Can the data below be set down again exactly, line for line?

------------

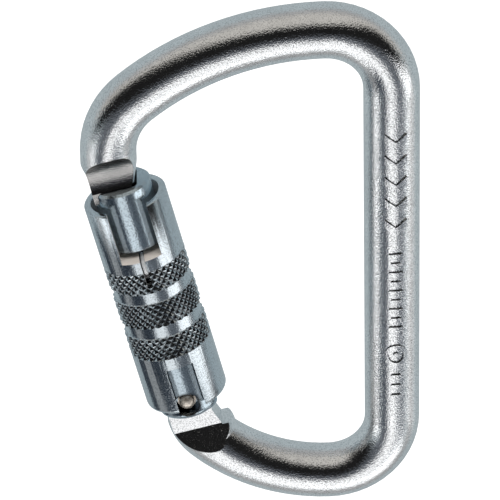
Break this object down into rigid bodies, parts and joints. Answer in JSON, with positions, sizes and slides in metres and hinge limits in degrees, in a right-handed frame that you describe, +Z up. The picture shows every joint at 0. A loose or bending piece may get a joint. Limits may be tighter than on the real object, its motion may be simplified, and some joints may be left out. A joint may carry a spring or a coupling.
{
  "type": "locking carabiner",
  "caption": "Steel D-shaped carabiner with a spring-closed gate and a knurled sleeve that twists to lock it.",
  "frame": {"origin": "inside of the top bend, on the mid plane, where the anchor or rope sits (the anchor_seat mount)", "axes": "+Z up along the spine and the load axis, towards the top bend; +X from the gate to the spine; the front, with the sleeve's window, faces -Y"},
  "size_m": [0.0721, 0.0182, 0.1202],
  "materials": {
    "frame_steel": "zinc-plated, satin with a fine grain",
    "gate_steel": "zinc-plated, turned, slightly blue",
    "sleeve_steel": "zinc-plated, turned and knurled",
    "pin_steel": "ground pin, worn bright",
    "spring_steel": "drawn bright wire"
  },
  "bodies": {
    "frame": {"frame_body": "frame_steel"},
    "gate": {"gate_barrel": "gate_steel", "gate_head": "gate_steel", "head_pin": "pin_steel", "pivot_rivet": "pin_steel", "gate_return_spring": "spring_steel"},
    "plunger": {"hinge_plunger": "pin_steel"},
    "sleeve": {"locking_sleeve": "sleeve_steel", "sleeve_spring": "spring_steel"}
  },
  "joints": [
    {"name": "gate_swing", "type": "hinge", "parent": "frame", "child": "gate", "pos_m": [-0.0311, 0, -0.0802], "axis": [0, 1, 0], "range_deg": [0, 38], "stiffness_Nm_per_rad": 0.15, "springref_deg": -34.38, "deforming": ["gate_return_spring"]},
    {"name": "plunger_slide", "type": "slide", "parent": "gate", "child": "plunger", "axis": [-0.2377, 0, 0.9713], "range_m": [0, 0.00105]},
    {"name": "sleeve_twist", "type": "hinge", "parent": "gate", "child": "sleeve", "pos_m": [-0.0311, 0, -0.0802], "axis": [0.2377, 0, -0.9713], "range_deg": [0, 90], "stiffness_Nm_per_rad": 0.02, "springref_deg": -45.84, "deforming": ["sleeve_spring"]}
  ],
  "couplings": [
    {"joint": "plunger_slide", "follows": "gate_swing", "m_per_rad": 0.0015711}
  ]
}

------------

## EXERCISE OUTPUT
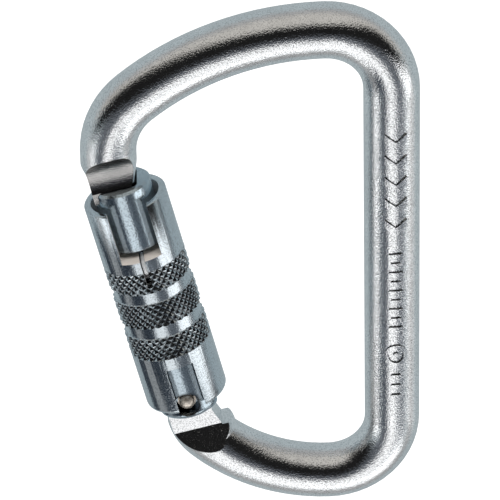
Break this object down into rigid bodies, parts and joints. Answer in JSON, with positions, sizes and slides in metres and hinge limits in degrees, in a right-handed frame that you describe, +Z up. The picture shows every joint at 0. A loose or bending piece may get a joint. Limits may be tighter than on the real object, its motion may be simplified, and some joints may be left out. A joint may carry a spring or a coupling.
{
  "type": "locking carabiner",
  "caption": "Steel D-shaped carabiner with a spring-closed gate and a knurled sleeve that twists to lock it.",
  "frame": {"origin": "inside of the top bend, on the mid plane, where the anchor or rope sits (the anchor_seat mount)", "axes": "+Z up along the spine and the load axis, towards the top bend; +X from the gate to the spine; the front, with the sleeve's window, faces -Y"},
  "size_m": [0.0721, 0.0182, 0.1202],
  "materials": {
    "frame_steel": "zinc-plated, satin with a fine grain",
    "gate_steel": "zinc-plated, turned, slightly blue",
    "sleeve_steel": "zinc-plated, turned and knurled",
    "pin_steel": "ground pin, worn bright",
    "spring_steel": "drawn bright wire"
  },
  "bodies": {
    "frame": {"frame_body": "frame_steel"},
    "gate": {"gate_barrel": "gate_steel", "gate_head": "gate_steel", "head_pin": "pin_steel", "pivot_rivet": "pin_steel", "gate_return_spring": "spring_steel"},
    "plunger": {"hinge_plunger": "pin_steel"},
    "sleeve": {"locking_sleeve": "sleeve_steel", "sleeve_spring": "spring_steel"}
  },
  "joints": [
    {"name": "gate_swing", "type": "hinge", "parent": "frame", "child": "gate", "pos_m": [-0.0311, 0, -0.0802], "axis": [0, 1, 0], "range_deg": [0, 38], "stiffness_Nm_per_rad": 0.15, "springref_deg": -34.38, "deforming": ["gate_return_spring"]},
    {"name": "plunger_slide", "type": "slide", "parent": "gate", "child": "plunger", "axis": [-0.2377, 0, 0.9713], "range_m": [0, 0.00105]},
    {"name": "sleeve_twist", "type": "hinge", "parent": "gate", "child": "sleeve", "pos_m": [-0.0311, 0, -0.0802], "axis": [0.2377, 0, -0.9713], "range_deg": [0, 90], "stiffness_Nm_per_rad": 0.02, "springref_deg": -45.84, "deforming": ["sleeve_spring"]}
  ],
  "couplings": [
    {"joint": "plunger_slide", "follows": "gate_swing", "m_per_rad": 0.0015711}
  ]
}